富山県の魚津市が運営する魚津水族館、実はもう建て替えが必要な時期を迎えています。しかし、建て替えの議論は水族館よりも古い市役所が先行していて、水族館問題はカヤの外。苦しい財政状況が続く中、水族館はどうなるのでしょうか?

今ではレトロな印象のこのトンネルも、できた当時は日本で初めて、世界でも2例目の「アクリル製トンネル」です。



魚津水族館 稲村修館長:
「魚が近いですよね、大きな水族館ってすごく魚が遠いんですよ、こんな近くにいるので」「うちの水族館は若い職員が一生懸命やってくれていので、水槽がきれいなんですよ、これ四十何年経ってますからね、この水槽」


魚津水族館は「北アルプスの渓流から日本海の深海まで」をテーマに、年間330種1万点の生き物を展示し人気を集めています。

訪れた親子:
「見せ方とか凝っていて、コンパクトだけど子どもも楽しめるしいいなと思います」「よく来ます」



訪れた男性:
「普段あまり他の水族館で展示していないエビとか小さい生き物が結構展示してあって、じっくり見られて楽しいですね」


魚津水族館は、1913年・大正2年に誕生した現存する国内最古の水族館で、108年の歴史を誇ります。


初代・水族館は日本海側初の水族館として1913年に富山県が整備。翌年、当時の魚津町に払い下げられました。


2代目は戦後、県の産業博覧会の会場の一つとして県が整備。当時日本海側最大の水族館でした。


そして現在の3代目は魚津市が整備して41年前の1981年にオープン。開館した当時は水族館ブームで、全国各地で水族館のオープンが相次いだ頃でした。


3代目の開館当時から魚津水族館に務める稲村修館長は。


稲村館長:
「うちの水族館って東京のサンシャイン水族館と兄弟なんですよ、あそこもサンシャインビルそのものは変えてないんですけど、中を全部やり替えましたね。この水族館ももう寿命に近いものは来てるんですね。今はそれをだましだまし使っている状態です」

築41年の3代目、館内のあちこちから老朽化の悲鳴があがっています。


人気スポットのひとつ「波の水槽」は、おだやかな「なぎの水槽」となってしまいました。

水槽の裏に回ってみると。

稲村館長:
「これが開館からずっと使っていた造波装置の名残です」

モーターの回転で水槽の中の金属板を上下させて波を起こしていた造波装置。海水を使うためサビによる腐食が激しく、ついに去年1月経年劣化で壊れました。


稲村館長:
「壊れた時に考えたんですよ、新しいの作りますかって。何百万とか何千万円とかっていうお金をかけて」「この3代目自体の全体の老朽化を考えた時に、ここだけ新しくしてもどうしようもないでので、言い訳ということで『波の水槽だった水槽』みたいなイメージでお話をさせていただています」



水族館にとっての「生命線」も。

稲村館長:
「取水管はここに入っているんですよ、ここに」

陸から海底へと埋められている管の長さは180メートル。沖合い160メートルの地点から水族館へと海水を送ります。

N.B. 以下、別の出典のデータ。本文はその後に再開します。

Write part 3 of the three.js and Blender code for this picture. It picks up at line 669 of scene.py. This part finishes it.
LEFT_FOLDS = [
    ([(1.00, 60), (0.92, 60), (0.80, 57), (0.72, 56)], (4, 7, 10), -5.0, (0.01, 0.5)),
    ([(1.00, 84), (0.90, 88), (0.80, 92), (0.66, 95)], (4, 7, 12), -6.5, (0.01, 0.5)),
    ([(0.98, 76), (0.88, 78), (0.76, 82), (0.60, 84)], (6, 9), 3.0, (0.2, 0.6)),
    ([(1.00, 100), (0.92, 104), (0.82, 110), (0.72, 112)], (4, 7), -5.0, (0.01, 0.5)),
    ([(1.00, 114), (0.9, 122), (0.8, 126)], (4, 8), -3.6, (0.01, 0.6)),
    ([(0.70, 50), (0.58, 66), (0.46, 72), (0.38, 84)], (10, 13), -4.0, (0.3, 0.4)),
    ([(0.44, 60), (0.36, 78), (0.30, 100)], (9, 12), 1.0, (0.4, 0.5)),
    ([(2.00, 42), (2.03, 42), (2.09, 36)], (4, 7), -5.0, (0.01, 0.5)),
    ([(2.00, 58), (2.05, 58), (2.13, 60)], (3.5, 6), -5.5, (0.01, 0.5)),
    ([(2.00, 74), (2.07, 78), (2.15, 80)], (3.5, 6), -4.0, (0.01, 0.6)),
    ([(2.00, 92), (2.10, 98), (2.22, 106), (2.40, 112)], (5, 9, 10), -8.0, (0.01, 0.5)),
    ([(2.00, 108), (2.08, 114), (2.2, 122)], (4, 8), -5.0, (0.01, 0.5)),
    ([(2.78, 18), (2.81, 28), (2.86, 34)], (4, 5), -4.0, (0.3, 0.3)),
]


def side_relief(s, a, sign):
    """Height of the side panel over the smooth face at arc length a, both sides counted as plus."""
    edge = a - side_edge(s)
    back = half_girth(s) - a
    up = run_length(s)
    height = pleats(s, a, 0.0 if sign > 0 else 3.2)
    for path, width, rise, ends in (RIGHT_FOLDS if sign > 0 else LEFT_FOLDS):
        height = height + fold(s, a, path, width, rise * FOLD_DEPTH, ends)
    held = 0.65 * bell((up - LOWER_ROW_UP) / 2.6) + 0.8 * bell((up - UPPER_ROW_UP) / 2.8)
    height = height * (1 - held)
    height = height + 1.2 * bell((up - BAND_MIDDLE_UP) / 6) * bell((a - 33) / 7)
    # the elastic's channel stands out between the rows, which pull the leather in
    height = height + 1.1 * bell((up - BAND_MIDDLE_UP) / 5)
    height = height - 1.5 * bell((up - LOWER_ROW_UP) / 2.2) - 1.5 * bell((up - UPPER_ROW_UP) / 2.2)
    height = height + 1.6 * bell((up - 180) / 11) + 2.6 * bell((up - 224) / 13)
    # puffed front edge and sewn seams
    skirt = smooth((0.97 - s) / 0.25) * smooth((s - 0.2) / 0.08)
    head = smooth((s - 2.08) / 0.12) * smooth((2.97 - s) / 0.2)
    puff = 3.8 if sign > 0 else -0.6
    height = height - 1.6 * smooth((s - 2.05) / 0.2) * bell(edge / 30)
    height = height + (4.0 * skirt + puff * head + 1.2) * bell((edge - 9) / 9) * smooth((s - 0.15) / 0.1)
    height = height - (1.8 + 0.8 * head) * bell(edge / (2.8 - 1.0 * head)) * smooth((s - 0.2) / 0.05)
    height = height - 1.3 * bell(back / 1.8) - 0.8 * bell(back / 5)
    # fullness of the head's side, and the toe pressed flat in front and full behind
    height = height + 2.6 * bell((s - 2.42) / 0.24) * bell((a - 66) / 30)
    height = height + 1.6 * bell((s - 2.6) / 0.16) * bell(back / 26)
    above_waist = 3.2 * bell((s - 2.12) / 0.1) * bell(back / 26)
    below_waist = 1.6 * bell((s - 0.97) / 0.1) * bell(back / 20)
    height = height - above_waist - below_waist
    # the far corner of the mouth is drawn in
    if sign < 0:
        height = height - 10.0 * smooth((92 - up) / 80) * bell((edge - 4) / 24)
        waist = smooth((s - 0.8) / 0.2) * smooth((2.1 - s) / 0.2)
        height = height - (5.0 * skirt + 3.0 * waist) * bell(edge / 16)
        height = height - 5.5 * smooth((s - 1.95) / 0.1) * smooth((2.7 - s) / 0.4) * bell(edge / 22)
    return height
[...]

「オレンジのブイがちょっと浮いてますけど、そこから海水を取っているんですよ」「あそこに取水室があります、あそこでポンプで水を引っ張ってます」

40年以上が経過した取水管。管のほとんどの部分は海底に埋まっていて確認ができないため、どれほど劣化が進んでいるのかわかりません。


稲村館長:
「やっぱり怖いのは、大波がきてもろくなって切れちゃうっていう可能性もあるので」

刻一刻と老朽化が進む中、水族館の建て替え問題はどうなっているのか。